• Dataset content:
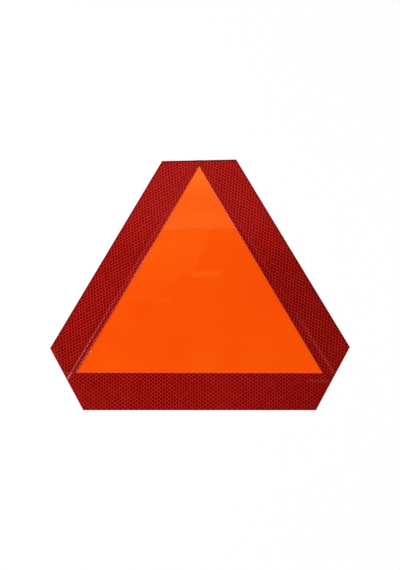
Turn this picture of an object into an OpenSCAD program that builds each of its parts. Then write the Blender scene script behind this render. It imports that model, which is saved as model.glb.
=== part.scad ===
// Rear marking plate for slow vehicles: a sheet-metal triangle with its corners cut off.
// A fluorescent triangle of film covers its middle, and three strips of red reflective
// tape make the border. It lies on its back, face up, with the narrow end towards +Y.

/* [Plate] */
// Width across the two side corners
plate_w = 423.4; // [380:0.2:470]
// Height from the lower end of the bottom edge to the higher end of the top edge
plate_h = 370; // [340:0.5:400]
// Width of the cut top corner
top_w = 109; // [95:0.5:125]
// How much lower the left end of the top edge lies than its right end
top_fall = 1.4; // [0:0.1:4]
// How far the middle of the top edge stands left of the plate's middle
top_shift = 1.1; // [0:0.1:4]
// Width of the bottom edge
bottom_w = 324.5; // [280:0.5:360]
// How much lower the right end of the bottom edge lies than its left end
bottom_fall = 0.8; // [0:0.1:4]
// Height of the two side corners above the lower end of the bottom edge
shoulder_h = 89; // [70:0.5:105]
// Thickness of the sheet
sheet_t = 1.5; // [0.8:0.1:4]

/* [Tape] */
// Width of the tape that borders the left side
left_tape_w = 51.2; // [44:0.2:56]
// Width of the tape that borders the right side
right_tape_w = 52.2; // [44:0.2:56]
// Width of the tape that borders the bottom edge
bottom_tape_w = 52.4; // [40:0.2:60]
// How far the left and the bottom tape turn away from the plate's edges, in degrees
tape_turn = 0.16; // [0:0.02:0.5]
// Thickness of the tape
tape_t = 0.4; // [0.2:0.05:0.8]
// Length over which a tape slopes down from what it laps onto
tape_slope = 1.5; // [0.5:0.1:3]

/* [Film] */
// Thickness of the film
film_t = 0.2; // [0.1:0.05:0.5]
// How far the film reaches under the left tape
film_lap_left = 5.5; // [3:0.25:12]
// How far the film reaches under the right tape, at the tip of the visible triangle
film_lap_right = 4.5; // [3:0.25:10]
// How far the film's right edge turns away from the tape's, in degrees
film_turn = 1.5; // [0:0.1:2]
// How far the film reaches under the bottom tape
film_lap_bottom = 11.25; // [3:0.25:20]

/* [Hidden] */
// A strip runs this far past the plate before it is trimmed to the outline
trim = 60;
// The pieces stand inside this height while they are trimmed
stack_t = 4 * (tape_t + film_t);

top_left = [-top_w / 2 - top_shift, plate_h / 2 - top_fall];
top_right = [top_w / 2 - top_shift, plate_h / 2];
side_left = [-plate_w / 2, shoulder_h - plate_h / 2];
side_right = [plate_w / 2, shoulder_h - plate_h / 2];
bottom_left = [-bottom_w / 2, bottom_fall - plate_h / 2];
bottom_right = [bottom_w / 2, -plate_h / 2];

// Each line is a point and a direction, with the plate's middle on its left hand
left_edge = [top_left, unit(side_left - top_left)];
right_edge = [side_right, unit(top_right - side_right)];
bottom_edge = [bottom_left, unit(bottom_right - bottom_left)];
left_inner = inner_line(top_left, side_left, left_tape_w, -tape_turn);
right_inner = inner_line(side_right, top_right, right_tape_w, 0);
bottom_inner = inner_line(bottom_left, bottom_right, bottom_tape_w, -tape_turn);

// The film's own edges, which lie hidden under the tapes
tip = meet(left_inner, right_inner);
film_left = moved(left_inner, -film_lap_left);
film_right = [tip - film_lap_right * left_of(right_inner[1]), turned(right_inner[1], film_turn)];
film_bottom = moved(bottom_inner, -film_lap_bottom);
film_corners = [
    meet(film_left, film_bottom),
    meet(film_bottom, film_right),
    meet(film_right, film_left)
];

film_top = sheet_t + film_t;
tape_top = sheet_t + tape_t;

function unit(v) = v / norm(v);
function left_of(d) = [-d.y, d.x];
function turned(d, angle) = [
    d.x * cos(angle) - d.y * sin(angle),
    d.x * sin(angle) + d.y * cos(angle)
];
// A line moved to its left hand by a distance
function moved(line, distance) = [line[0] + distance * left_of(line[1]), line[1]];
// A tape's inner edge: half way along the plate's edge it is a tape's width inside
function inner_line(a, b, width, angle) = let(along = unit(b - a))
    [(a + b) / 2 + width * left_of(along), turned(along, angle)];
// Where two lines cross
function meet(a, b) = let(gap = b[0] - a[0])
    a[0] + a[1] * (gap.x * b[1].y - gap.y * b[1].x) / (a[1].x * b[1].y - a[1].y * b[1].x);
// The four corners of a strip from outside an edge to its inner line, before it is trimmed
function strip(edge, inner) = let(a = moved(edge, -trim), run = 2 * plate_w)
    [a[0] - run * a[1], a[0] + run * a[1], inner[0] + run * inner[1], inner[0] - run * inner[1]];
// A convex outline with every edge moved outwards by a distance
function grown(points, distance) = let(n = len(points)) [
    for (i = [0 : n - 1])
        let(
            before = left_of(unit(points[i] - points[(i + n - 1) % n])),
            after = left_of(unit(points[(i + 1) % n] - points[i]))
        )
        points[i] - distance * (before + after) / (1 + before * after)
];

module outline() {
    polygon([top_right, top_left, side_left, bottom_left, bottom_right, side_right]);
}

// A layer with this outline at its top and edges that slope down to the sheet
module raised(points, top) {
    n = len(points);
    foot = grown(points, tape_slope);
    polyhedron(
        points = [
            for (p = foot) [p.x, p.y, sheet_t],
            for (p = points) [p.x, p.y, top]
        ],
        faces = [
            [for (i = [0 : n - 1]) i],
            [for (i = [n - 1 : -1 : 0]) n + i],
            for (i = [0 : n - 1]) let(j = (i + 1) % n) [i, n + i, n + j, j]
        ]
    );
}

// What lies between the sheet and a height, over the whole plate
module layer(top) {
    translate([0, 0, sheet_t]) linear_extrude(top - sheet_t) outline();
}

module trimmed(points) {
    translate([0, 0, sheet_t]) linear_extrude(stack_t) intersection() {
        outline();
        polygon(points);
    }
}

module film_body() {
    intersection() {
        layer(film_top);
        linear_extrude(sheet_t + stack_t) polygon(film_corners);
    }
}

module left_body() {
    difference() {
        intersection() {
            trimmed(strip(left_edge, left_inner));
            union() {
                layer(tape_top);
                raised(film_corners, film_top + tape_t);
            }
        }
        film_body();
    }
}

// The right tape laps over the left one above the tip
module right_body() {
    difference() {
        intersection() {
            trimmed(strip(right_edge, right_inner));
            union() {
                layer(tape_top);
                raised(film_corners, film_top + tape_t);
                over_side(strip(left_edge, left_inner));
            }
        }
        film_body();
        left_body();
    }
}

// The bottom tape laps over the lower ends of both side tapes
module bottom_body() {
    difference() {
        intersection() {
            trimmed(strip(bottom_edge, bottom_inner));
            union() {
                layer(tape_top);
                raised(film_corners, film_top + tape_t);
                over_side(strip(left_edge, left_inner));
                over_side(strip(right_edge, right_inner));
            }
        }
        film_body();
        left_body();
        right_body();
    }
}

// The rise of a tape over a side tape, and over both that tape and the film
module over_side(points) {
    raised(points, tape_top + tape_t);
    intersection() {
        raised(points, film_top + 2 * tape_t);
        raised(film_corners, film_top + 2 * tape_t);
    }
}

module backing_plate() {
    color("#b9bcbf") linear_extrude(sheet_t) outline();
}

module orange_film() {
    color("#fb5408") film_body();
}

module left_tape() {
    color("#a01410") left_body();
}

module right_tape() {
    color("#8c120e") right_body();
}

module bottom_tape() {
    color("#94120e") bottom_body();
}

backing_plate();
orange_film();
left_tape();
right_tape();
bottom_tape();
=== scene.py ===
import math

import bmesh
import bpy
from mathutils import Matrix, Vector, geometry

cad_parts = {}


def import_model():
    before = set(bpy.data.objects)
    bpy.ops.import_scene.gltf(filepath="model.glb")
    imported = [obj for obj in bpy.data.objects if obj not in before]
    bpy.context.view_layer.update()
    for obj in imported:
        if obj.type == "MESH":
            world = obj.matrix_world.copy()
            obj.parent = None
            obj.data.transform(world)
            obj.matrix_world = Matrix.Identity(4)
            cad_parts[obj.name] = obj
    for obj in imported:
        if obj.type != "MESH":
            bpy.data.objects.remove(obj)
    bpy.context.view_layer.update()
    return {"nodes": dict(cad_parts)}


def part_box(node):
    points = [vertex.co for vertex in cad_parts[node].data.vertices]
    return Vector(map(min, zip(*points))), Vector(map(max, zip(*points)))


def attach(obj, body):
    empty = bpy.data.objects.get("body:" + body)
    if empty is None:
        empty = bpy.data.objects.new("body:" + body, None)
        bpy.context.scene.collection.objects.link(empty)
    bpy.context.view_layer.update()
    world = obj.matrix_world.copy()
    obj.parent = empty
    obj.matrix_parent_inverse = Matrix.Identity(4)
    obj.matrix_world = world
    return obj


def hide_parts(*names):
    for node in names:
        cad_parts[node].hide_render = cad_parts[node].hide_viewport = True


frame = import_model()

# A rear marking plate for slow vehicles lies face up on a white table, with its narrow end towards
# +Y: sheet metal, a fluorescent triangle of film on it, and three strips of red reflective tape.

MM = 0.001

# Heights come from the CAD nodes
SHEET_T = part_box("backing_plate")[1].z
FILM_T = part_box("orange_film")[1].z - SHEET_T
TAPE_T = 0.4 * MM

# A tape slopes down over this length beside what it laps onto
LAP_SLOPE = 1.5 * MM
LAP_STEPS = 6

# Size of the faces that the sheets start with, and of the tapes before they are trimmed
PLATE_GRID = 48 * MM
FILM_GRID = 12 * MM
TAPE_GRID = 5 * MM
SPARE = 1.1
STRIP_LONG = 480 * MM
STRIP_WIDE = 140 * MM

# The knife leaves this much of a rounded edge
TAPE_ROUND = 0.06 * MM
FILM_ROUND = 0.04 * MM
SHEAR_ROUND = 0.15 * MM
CUT_EDGE = math.radians(55)
SHARP_EDGE = math.radians(30)

# How exact the cuts are, and what counts as one point, as an edge and as a turn
CUT_ACCURACY = 1e-7
MERGE_REACH = 0.02 * MM
SHORTEST_EDGE = 0.3 * MM
LEAST_TURN = 0.01

# Reflective tape: one diamond cell along and across the strip
CELL_LONG = 7.62 * MM
CELL_WIDE = 5.21 * MM


def linear(code):
    """A colour written as sRGB hex, in the linear values that the shaders use."""
    parts = [int(code[i : i + 2], 16) / 255 for i in (1, 3, 5)]
    return [p / 12.92 if p <= 0.04045 else ((p + 0.055) / 1.055) ** 2.4 for p in parts] + [1.0]


# Outlines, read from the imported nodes


def ring_of(node):
    """The corners of a CAD node seen from above, anticlockwise."""
    vertices = frame["nodes"][node].data.vertices
    points = sorted({(round(v.co.x, 6), round(v.co.y, 6)) for v in vertices})
    ring = [Vector(points[i]) for i in geometry.convex_hull_2d(points)]
    if sum(a.cross(b) for a, b in zip(ring, after(ring))) < 0:
        ring.reverse()
    ring = [b for a, b in zip(before(ring), ring) if (b - a).length > SHORTEST_EDGE]
    return [b for a, b, c in zip(before(ring), ring, after(ring)) if turns(a, b, c)]


def before(ring):
    """For each corner, the one before it."""
    return ring[-1:] + ring[:-1]


def after(ring):
    """For each corner, the one after it."""
    return ring[1:] + ring[:1]


def turns(a, b, c):
    """Whether the way from a to c turns at b, and doesn't go straight on."""
    return (b - a).normalized().cross((c - b).normalized()) > LEAST_TURN


def edges_of(ring):
    """Each edge of a ring: its first corner, its direction and the normal that points inside."""
    edges = []
    for a, b in zip(ring, after(ring)):
        along = (b - a).normalized()
        edges.append((a, along, Vector((-along.y, along.x))))
    return edges


def depth(edges, point):
    """How far a point lies inside the edges; below zero outside."""
    flat = Vector((point.x, point.y))
    return min((flat - corner).dot(inward) for corner, _, inward in edges)


def inner_edge(node):
    """The edge of a tape that borders the film: the one farthest inside the plate's outline."""
    ring = ring_of(node)
    middles = [(a + b) / 2 for a, b in zip(ring, after(ring))]
    return max(zip(middles, edges_of(ring)), key=lambda pair: depth(PLATE, pair[0]))[1]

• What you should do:
Extract exactly the leading lines of the data, stopping at and including the line with "end towards +Y.".

• Task solution:
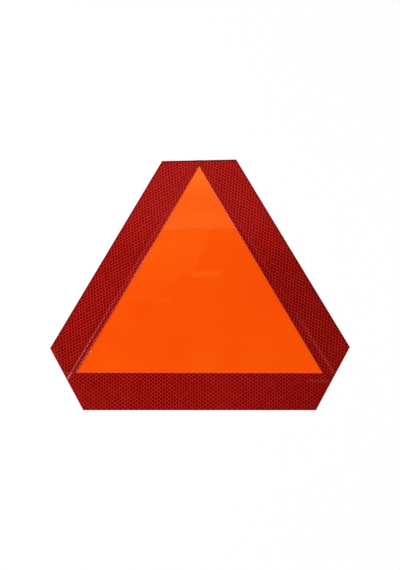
Turn this picture of an object into an OpenSCAD program that builds each of its parts. Then write the Blender scene script behind this render. It imports that model, which is saved as model.glb.
=== part.scad ===
// Rear marking plate for slow vehicles: a sheet-metal triangle with its corners cut off.
// A fluorescent triangle of film covers its middle, and three strips of red reflective
// tape make the border. It lies on its back, face up, with the narrow end towards +Y.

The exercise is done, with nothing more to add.